**The problem:**
Your task is to quote the material that follows, in full and exactly.

**Provided material:**
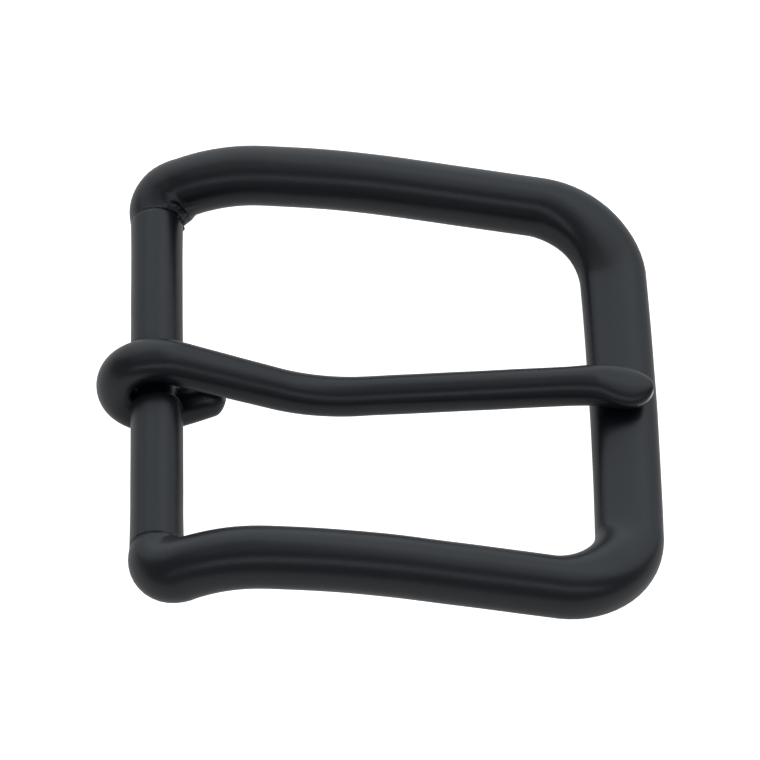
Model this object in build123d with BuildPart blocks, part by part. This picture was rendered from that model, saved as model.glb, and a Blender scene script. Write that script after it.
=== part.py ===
"""Single-prong heel-bar belt buckle, as separate sub-parts in one frame.

X runs from the heel bar to the front bar, Y along the heel bar, Z up through the
wearer's face of the buckle. The origin is the centre of the heel bar's axis.
"""
from build123d import *
from math import cos, pi, radians, sin, tan
import os

# ------------------------------------------------------------------ driving sizes, mm and degrees
strap_width = 40.0        # clear width between the side arms
reach = 44.6              # heel bar axis to front bar axis
arm_radius = 2.93         # round side arms and their bent heel ends
elbow_gap = 0.35          # the heel end's bend clears its own inner corner by this much
elbow_tilt = 29.0         # the heel ends are bent in a plane that rises this steeply to the front
stub_inset = 0.4          # the heel end's face stands this far in from the arm's inner side

crest_radius = 13.6       # tight arc over the crest, up to this slope on its far side
crest_far_slope = 3.0
back_radius = 85.0        # long arc behind the crest, down to the slope of the straight run
run_slope = 12.6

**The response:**
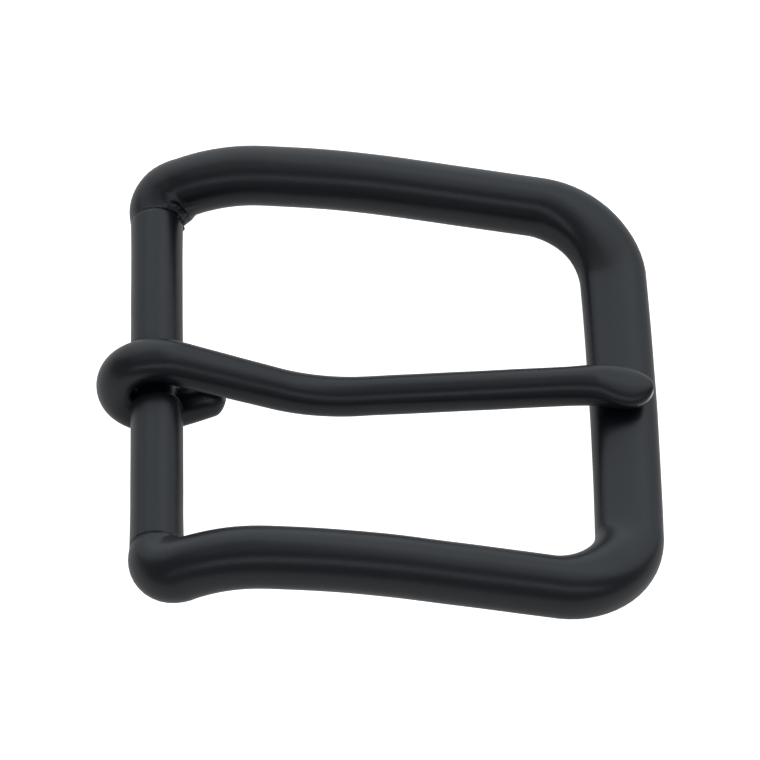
Model this object in build123d with BuildPart blocks, part by part. This picture was rendered from that model, saved as model.glb, and a Blender scene script. Write that script after it.
=== part.py ===
"""Single-prong heel-bar belt buckle, as separate sub-parts in one frame.

X runs from the heel bar to the front bar, Y along the heel bar, Z up through the
wearer's face of the buckle. The origin is the centre of the heel bar's axis.
"""
from build123d import *
from math import cos, pi, radians, sin, tan
import os

# ------------------------------------------------------------------ driving sizes, mm and degrees
strap_width = 40.0        # clear width between the side arms
reach = 44.6              # heel bar axis to front bar axis
arm_radius = 2.93         # round side arms and their bent heel ends
elbow_gap = 0.35          # the heel end's bend clears its own inner corner by this much
elbow_tilt = 29.0         # the heel ends are bent in a plane that rises this steeply to the front
stub_inset = 0.4          # the heel end's face stands this far in from the arm's inner side

crest_radius = 13.6       # tight arc over the crest, up to this slope on its far side
crest_far_slope = 3.0
back_radius = 85.0        # long arc behind the crest, down to the slope of the straight run
run_slope = 12.6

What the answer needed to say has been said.